2023-03-17 Thread Grant Grundler
On Tue, Mar 14, 2023 at 5:24 PM Grant Grundler  wrote:
>
> On Tue, Mar 14, 2023 at 12:38 PM Bjorn Helgaas  wrote:
> >
> > On Tue, Feb 28, 2023 at 10:04:53PM -0800, Grant Grundler wrote:
> > > Since correctable errors have been corrected (and counted), the dmesg 
> > > output
> > > should not be reported as a warning, but rather as "informational".
> > >
> > > Otherwise, using a certain well known vendor's PCIe parts in a USB4 
> > > docking
> > > station, the dmesg buffer can be spammed with correctable errors, 717 
> > > bytes
> > > per instance, potentially many MB per day.
> > >
> > > Given the "WARN" priority, these messages have already confused the 
> > > typical
> > > user that stumbles across them, support staff (triaging feedback reports),
> > > and more than a few linux kernel devs.
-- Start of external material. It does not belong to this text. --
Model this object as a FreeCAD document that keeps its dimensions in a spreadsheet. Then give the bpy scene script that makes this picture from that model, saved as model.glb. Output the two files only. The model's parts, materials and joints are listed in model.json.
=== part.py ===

Changing to INFO will hide these
> > > messages from most audiences.
> > >
> > > Signed-off-by: Grant Grundler 
> > > ---
> > > This patch will likely conflict with:
> > >   
> > > https://lore.kernel.org/all/20230103165548.570377-1-rajat.khandel...@linux.intel.com/
> > >
> > > which I'd also like to see upstream. Please let me know to resubmit
> > > mine if Rajat's patch lands first. Or feel free to fix up this one.
> >
> > Yes.  I think it makes sense to separate this into two patches:
> >
> >   1) Log correctable errors as KERN_INFO instead of KERN_WARNING, and
> >   2) Rate-limit correctable error logging.
>
> I'm going to look into your comment below. I'll port Rajat's patch on
> top of mine to follow the order you've listed above.
>
> > >  drivers/pci/pcie/aer.c | 4 ++--
> > >  1 file changed, 2 insertions(+), 2 deletions(-)
> > >
> > > diff --git a/drivers/pci/pcie/aer.c b/drivers/pci/pcie/aer.c
> > > index f6c24ded134c..e4cf3ec40d66 100644
> > > --- a/drivers/pci/pcie/aer.c
> > > +++ b/drivers/pci/pcie/aer.c
> > > @@ -692,7 +692,7 @@ static void __aer_print_error(struct pci_dev *dev,
> > >
> > >   if (info->severity == AER_CORRECTABLE) {
> > >   strings = aer_correctable_error_string;
> > > - level = KERN_WARNING;
> > > + level = KERN_INFO;
> > >   } else {
> > >   strings = aer_uncorrectable_error_string;
> > >   level = KERN_ERR;
> > > @@ -724,7 +724,7 @@ void aer_print_error(struct pci_dev *dev, struct 
> > > aer_err_info *info)
> > >   layer = AER_GET_LAYER_ERROR(info->severity, info->status);
> > >   agent = AER_GET_AGENT(info->severity, info->status);
> > >
> > > - level = (info->severity == AER_CORRECTABLE) ? KERN_WARNING : 
> > > KERN_ERR;
> > > + level = (info->severity == AER_CORRECTABLE) ? KERN_INFO : KERN_ERR;
> > >
> > >   pci_printk(level, dev, "PCIe Bus Error: severity=%s, type=%s, 
> > > (%s)\n",
> > >  aer_error_severity_string[info->severity],
> >
> > Shouldn't we do the same in the cper_print_aer() path?  That path
> > currently uses pci_err() and then calls __aer_print_error(), so the
> > initial message will always be KERN_ERR, and the decoding done by
> > __aer_print_error() will be KERN_INFO (for correctable) or KERN_ERR.
>
> I was completely unaware of this since it's not causing me any
> immediate problems. But I agree the message priority should be
> consistent for correctable errors.

I've just posted a V2 which I believe is against "pci-next":

grundler <1607>git remote -v show pci-next
* remote pci-next
  Fetch URL: git://git.kernel.org/pub/scm/linux/kernel/git/pci/pci.git
  Push  URL: git://git.kernel.org/pub/scm/linux/kernel/git/pci/pci.git
  HEAD branch: main
  Remote branches:
aer   tracked
controller/dt tracked
controller/kirin  tracked
controller/layerscape tracked
controller/rcar   tracked
for-linus tracked
main  tracked
next  tracked
  Local branch configured for 'git pull':
aer_correctable_info merges with remote next

Please let me know if this is the wrong git tree and branch to track.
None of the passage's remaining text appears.